La Constitution nous impose de respecter l’autonomie financière de la Présidence. L’Assemblée ne peut donc en diminuer les crédits, pourtant issus de l’impôt. Pour autant, autorité ne signifie pas impunité ! Nous devons exercer notre droit de contrôle a posteriori comme nous contrôlons l’impôt.

Au cours de toutes ces années, j’ai toujours souhaité, malgré les sarcasmes, la transparence du budget de la Présidence. L’opacité suscite la suspicion, et la transparence l’adhésion des citoyens. À ce titre, je me réjouis des propositions de la commission Balladur : la Présidence, première des institutions, doit être irréprochable. Croyez bien que je veillerai à l’application des bonnes intentions que vous manifestez aujourd’hui ! (Applaudissements sur tous les bancs)

M. Jérôme Chartier – Je vous ai applaudi, Monsieur Dosière, pour saluer votre persévérance et votre justesse, d’ailleurs couronnées l’an dernier par la publication d’un best-seller. Notre tâche est de trouver le juste équilibre entre la séparation constitutionnelle des pouvoirs et le nécessaire contrôle de la dépense publique. S’agissant des comptes de la Présidence, qui ne constituent qu’une partie du programme, la Cour des comptes et le Parlement peuvent accomplir de concert leur mission de contrôle sans affecter l’autonomie financière de l’institution. Le travail de M. Launay explore d’ailleurs des pistes intéressantes en la matière. Les contours de cette mission restent à définir : s’agissant d’autonomie financière, rien n’est écrit, en effet. C’est à la jurisprudence qu’il reviendra de préciser les conditions de notre contrôle.

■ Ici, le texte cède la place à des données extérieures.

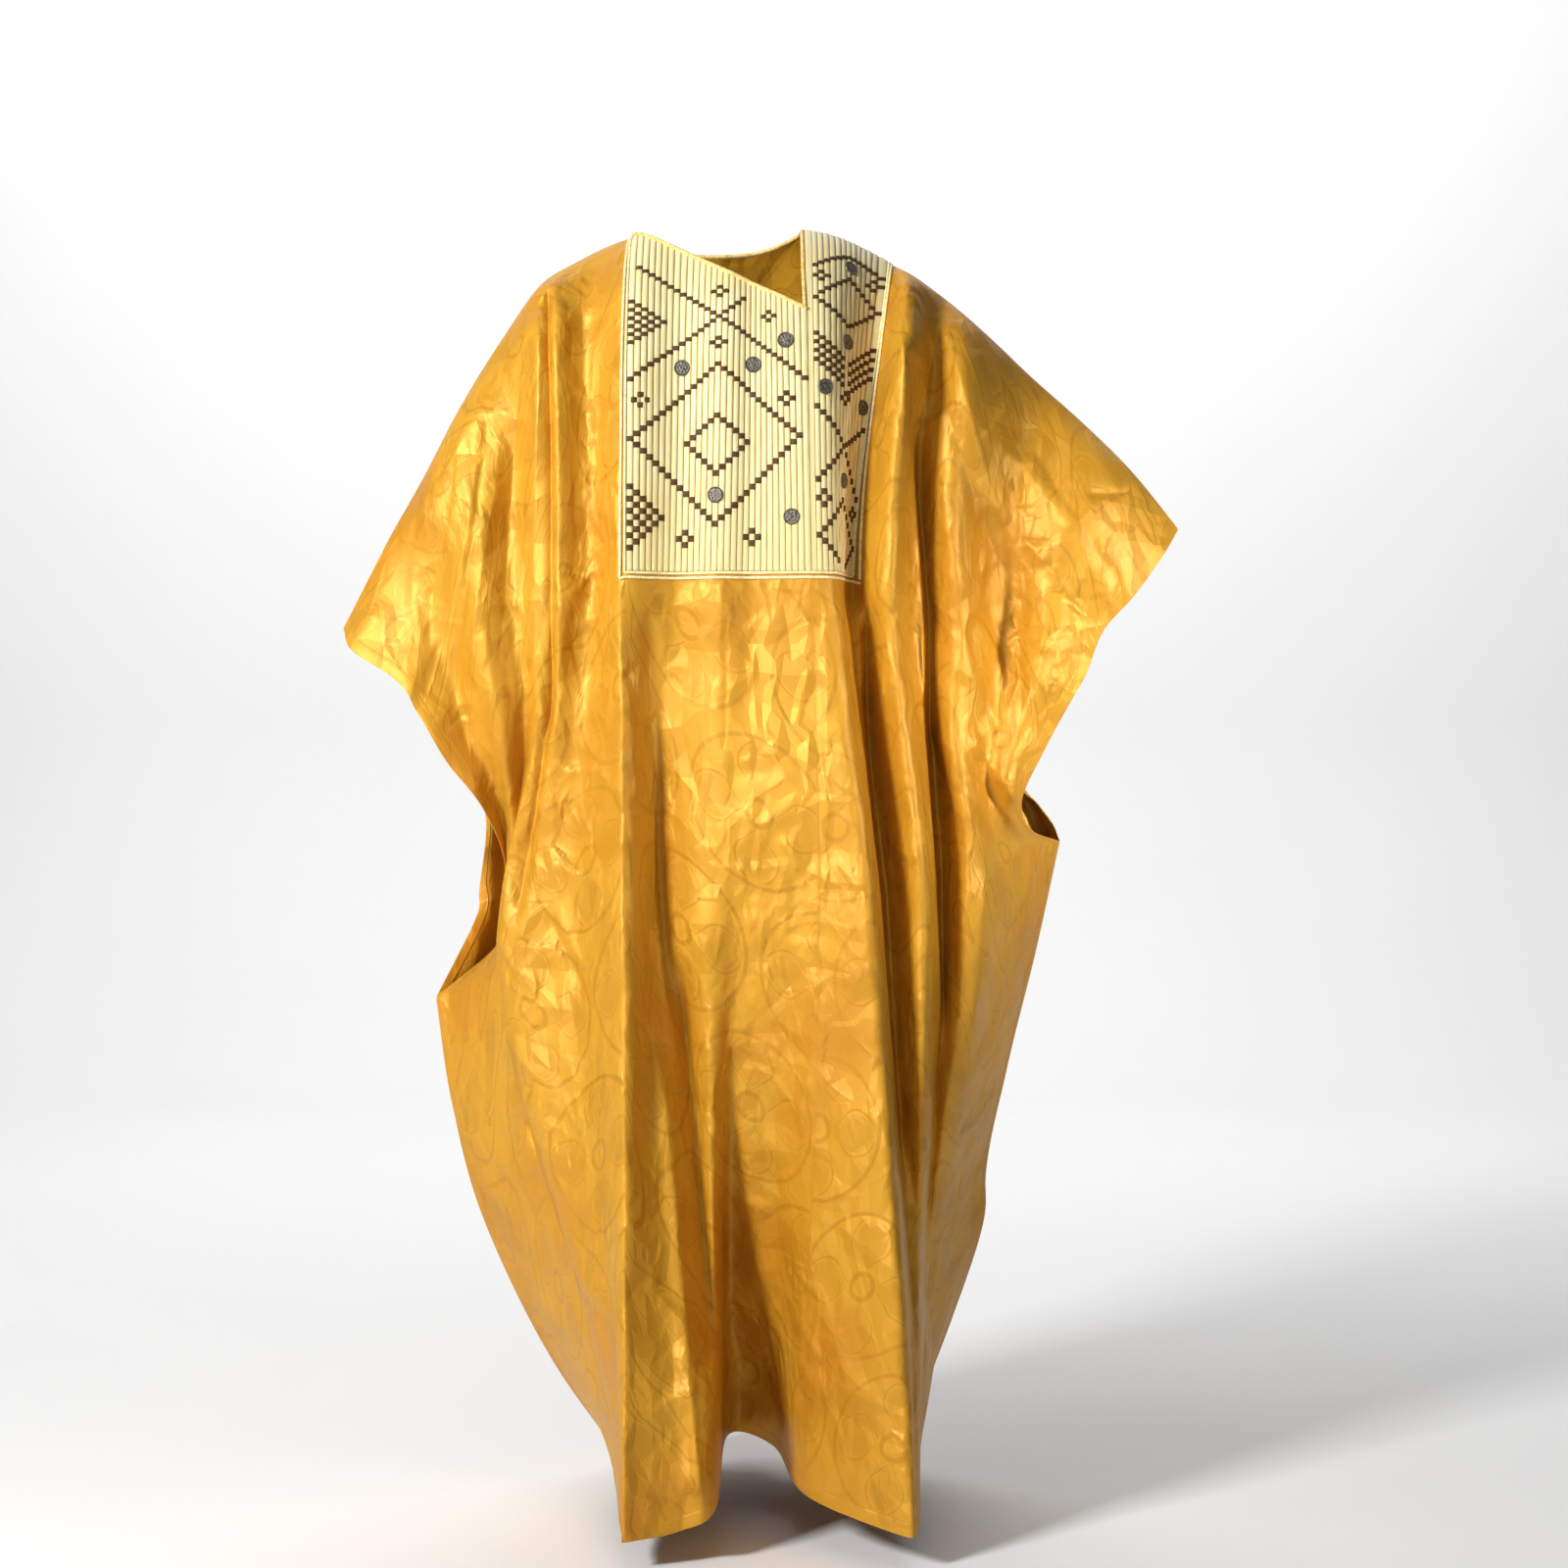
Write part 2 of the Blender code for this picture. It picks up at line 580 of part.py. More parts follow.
def make_bottom_cords(sheet, marks, material):
    """The pair of cords along the bottom of the bib, as far as the outer side of the other two."""
    left, _, right = marks
    distance, rise = cord_pair_profile()
    span = sheet.points[left:right, CHEST_ROW + 1] - sheet.points[left:right, CHEST_ROW]
    rows = CHEST_ROW + distance / np.median(np.linalg.norm(span, axis=-1))
    beside = [
        distance[-1] / np.linalg.norm(sheet.points[side, CHEST_ROW] - sheet.points[side + step, CHEST_ROW])
        for side, step in ((left, -1), (right, 1))
    ]
    columns = np.concatenate([[left - beside[0]], np.arange(left, right + 1), [right + beside[1]]])
    seat = CLOTH + SEATING
    inner = sheet.over(columns, rows, np.full((len(columns), len(rows)), seat))
    outer = sheet.over(columns, rows, np.repeat(seat + rise[None, :], len(columns), axis=0))
    kept = np.ones((len(columns) - 1, len(rows) - 1), bool)
    return make_wall("bib_edge_bottom", inner, outer, kept, sheet.facing, material)


def beside_edge(edge, outward, distance):
    """An edge's points moved off the cloth by a distance, where the opening is to the left of the edge's run."""
    along = unit(np.gradient(edge, axis=0))
    return edge + 0.5 * CLOTH * outward + unit(np.cross(outward, along)) * distance


def beside_corner(before, corner, after, outward, distance):
    """A point in the opening's corner, at the same distance from the two edges that meet there."""
    sides = np.stack([before - corner, after - corner])
    sides = unit(sides - (sides @ outward)[:, None] * outward)
    half = 0.5 * np.arccos(sides[0] @ sides[1])
    return corner + 0.5 * CLOTH * outward + unit(sides[0] + sides[1]) * distance / np.sin(half)


def piping_route(front, marks, back, neck_ends):
    """The piping's way round the neck: down the slanting edge, up from the neck point, and behind the neck."""
    distance = PIPING_RADIUS + SEATING
    columns = np.concatenate([np.arange(marks[0], marks[1]), np.full(NECK_ROW + 1, marks[1])])
    rows = np.concatenate([np.full(marks[1] - marks[0], NECK_ROW), np.arange(NECK_ROW, -1, -1)])
    edge, outward = front.points[columns, rows], front.outward[columns, rows]
    behind = slice(neck_ends[1], neck_ends[0] - 1, -1)
    nape, nape_outward = back.points[behind, 0], back.outward[behind, 0]
    point = marks[1] - marks[0]
    corners = [
        beside_corner(nape[-2], edge[0], edge[1], outward[0], distance),
        beside_corner(edge[point - 1], edge[point], edge[point + 1], outward[point], distance),
        beside_corner(edge[-2], edge[-1], nape[1], outward[-1], distance),
    ]
    slant = beside_edge(edge[: point + 1], outward[: point + 1], distance)[1:-1]
    rise = beside_edge(edge[point:], outward[point:], distance)[1:-1]
    back_run = beside_edge(nape, nape_outward, distance)[1:-1]
    return np.concatenate([corners[:1], slant, corners[1:2], rise, corners[2:], back_run])


def make_piping(front, marks, back, neck_ends, material):
    """The piping round the neck, as one closed cord."""
    route = piping_route(front, marks, back, neck_ends)
    curve = bpy.data.curves.new("neck_piping", "CURVE")
    curve.dimensions = "3D"
    curve.bevel_depth = PIPING_RADIUS
    curve.bevel_resolution = PIPING_ROUNDNESS
    line = curve.splines.new("POLY")
    line.points.add(len(route) - 1)
    line.points.foreach_set("co", np.column_stack([route, np.ones(len(route))]).ravel())
    line.use_cyclic_u = True
    curve.materials.append(material)
    item = bpy.data.objects.new("neck_piping", curve)
    bpy.context.scene.collection.objects.link(item)
    return item


def clear_scene():
    """Empties the scene of its objects."""
    for item in list(bpy.data.objects):
        bpy.data.objects.remove(item, do_unlink=True)


def main():
    clear_scene()
    gold = make_material("golden_damask", (0.86, 0.47, 0.07), 0.36)
    cream = make_material("cream_ribs", (0.90, 0.76, 0.40), 0.45)
    pale = make_material("pale_cord", (0.93, 0.84, 0.56), 0.50)
    piping = make_material("golden_piping", (0.78, 0.50, 0.16), 0.45)
    front, marks = build_front_sheet()
    back, neck_ends = build_back_sheet()
    make_panel("front_panel", front, gold)
    make_panel("back_panel", back, gold)
    make_bib(front, marks, cream)
    make_side_cords("bib_edge_left", front, marks[0], -1, pale)
    make_side_cords("bib_edge_right", front, marks[2], 1, pale)
    make_bottom_cords(front, marks, pale)
    make_piping(front, marks, back, neck_ends, piping)


main()
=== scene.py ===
"""Grand boubou robe: golden damask cloth, ribbed bib with brown stitched checks, cords and hems, over its solids.

Metres, +Z up, the robe hanging as it is worn. X runs across it, Y from front to back. Tables are in millimetres.
Each panel is one surface of two parameters: the fold number across, and the level down from shoulder to hem.
"""

import logging
import math
from dataclasses import dataclass, field
from enum import Enum

import bpy
import numpy as np
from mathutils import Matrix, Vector


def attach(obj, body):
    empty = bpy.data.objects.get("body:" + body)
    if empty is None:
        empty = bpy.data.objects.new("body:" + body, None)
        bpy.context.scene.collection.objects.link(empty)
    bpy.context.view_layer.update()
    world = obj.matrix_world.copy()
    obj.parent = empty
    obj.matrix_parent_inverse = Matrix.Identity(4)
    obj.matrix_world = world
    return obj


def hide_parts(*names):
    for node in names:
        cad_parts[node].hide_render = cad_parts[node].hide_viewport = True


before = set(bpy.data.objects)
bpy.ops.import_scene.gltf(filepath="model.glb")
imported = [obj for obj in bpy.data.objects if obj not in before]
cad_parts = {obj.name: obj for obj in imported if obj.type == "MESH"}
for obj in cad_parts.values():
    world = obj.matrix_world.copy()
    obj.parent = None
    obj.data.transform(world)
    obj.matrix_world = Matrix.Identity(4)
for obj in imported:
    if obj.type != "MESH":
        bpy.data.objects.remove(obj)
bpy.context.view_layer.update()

LOG = logging.getLogger("boubou")
MM = 0.001
TINY, SAME_PLACE, LEAST_LENGTH, FOLD_SLACK = 1e-9, 1e-7, 1e-4, 1e-6
BODY = "root"
GOLDEN_SLOT, CREAM_SLOT, CORD_SLOT, PIPING_SLOT = "golden_damask", "cream_ribs", "pale_cord", "golden_piping"
CLOTH_MAP = "cloth"
Colour = tuple[float, float, float]

# Levels down the robe, as parts of the way from shoulder to hem.
SHOULDER, NECK, CHEST, SEAM, HEM = 0.0, 0.07, 0.27, 0.62, 1.0
LEVELS = (SHOULDER, NECK, CHEST, SEAM, HEM)

# Heights of the chest level and of the tops of the side seams, in millimetres.
CHEST_Z = -376
CHEST_DROP_LEFT, CHEST_DROP_RIGHT = 198, 131
CHEST_DROP_POWER = 1.3
SEAM_TOP_LEFT_Z, SEAM_TOP_RIGHT_Z = -835, -662
NECK_HALF_WIDTH = 92
BACK_NECK_DROP = 26

# How many folds in from a side edge its own bends reach, at the sleeves and beside the side seams.
SLEEVE_REACH, SEAM_REACH = 4.6, 3.0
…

Contrôle et transparence sont les maîtres mots de ces deux missions. La mission d’assistance au Parlement dans son activité de contrôle représente un peu plus du quart de l’activité de la Cour des comptes et cette tâche, qui lui est assignée par la Constitution, est effectuée en bonne intelligence. En revanche, la mission de certification des comptes de l’État que lui confie la LOLF me laisse perplexe. Cette année, ce coûteux exercice – 1,7 million de crédits supplémentaires – a conduit la Cour à assortir sa certification de treize réserves substantielles. Or on ne peut pas imaginer un seul instant que la Cour des comptes refuse de certifier les comptes de l’État. Dès lors, la démarche de certification est-elle bien utile, d’autant que l’on n’y consolide pas les comptes des collectivités locales ? Je souhaite donc que l’on poursuive la réflexion sur l’utilité de cette certification des comptes.

Enfin, je me réjouis de l’intégration de la rémunération des députés au Parlement européen dans la mission « Pouvoirs publics » : en tant que rapporteur de la mission relative à l’action extérieure de l’État, j’avais en effet demandé que cette ligne figure dans cette mission, où elle trouve naturellement sa place.

Bien entendu, le groupe UMP votera les crédits de ces deux missions (Applaudissements sur les bancs du groupe UMP).

M. Jean-Louis Dumont – Créée en décembre 1999 sur la proposition de M. Fabius, la Chaîne parlementaire a droit cette année, grâce à notre rapporteur spécial Jean Launay, à un chapitre particulier qui nous permet de tirer un bilan de son action. On peut ainsi s’intéresser à son financement et au rôle qu’elle joue dans la promotion de la démocratie et de la citoyenneté, alors que le temps est venu de valoriser son action.

Il y a quelques années, siégeant à l’époque dans l’opposition, l’un de nos collègues n’avait pas de mots assez durs pour stigmatiser cette chaîne et il défendait régulièrement un amendement demandant qu’on lui retire tous ses crédits. J’ai le sentiment que le vent a tourné et que plus personne ne met en cause l’existence de LCP, chacun s’attachant plutôt à envisager le moyen de la développer.

Pourquoi certaines zones du territoire national restent-elles non couvertes par la TNT ? Celle-ci a eu un effet très positif sur le niveau d’audience des deux chaînes, celle du Sénat et celle de l'Assemblée nationale. En 2008, l’ensemble coûtera un peu plus de 28 millions, ce qui traduit une augmentation sensible, opportunément mise au service de l’amélioration des technologies de diffusion, en vue d’améliorer la couverture territoriale. Naturellement, nous ne pouvons qu’y souscrire.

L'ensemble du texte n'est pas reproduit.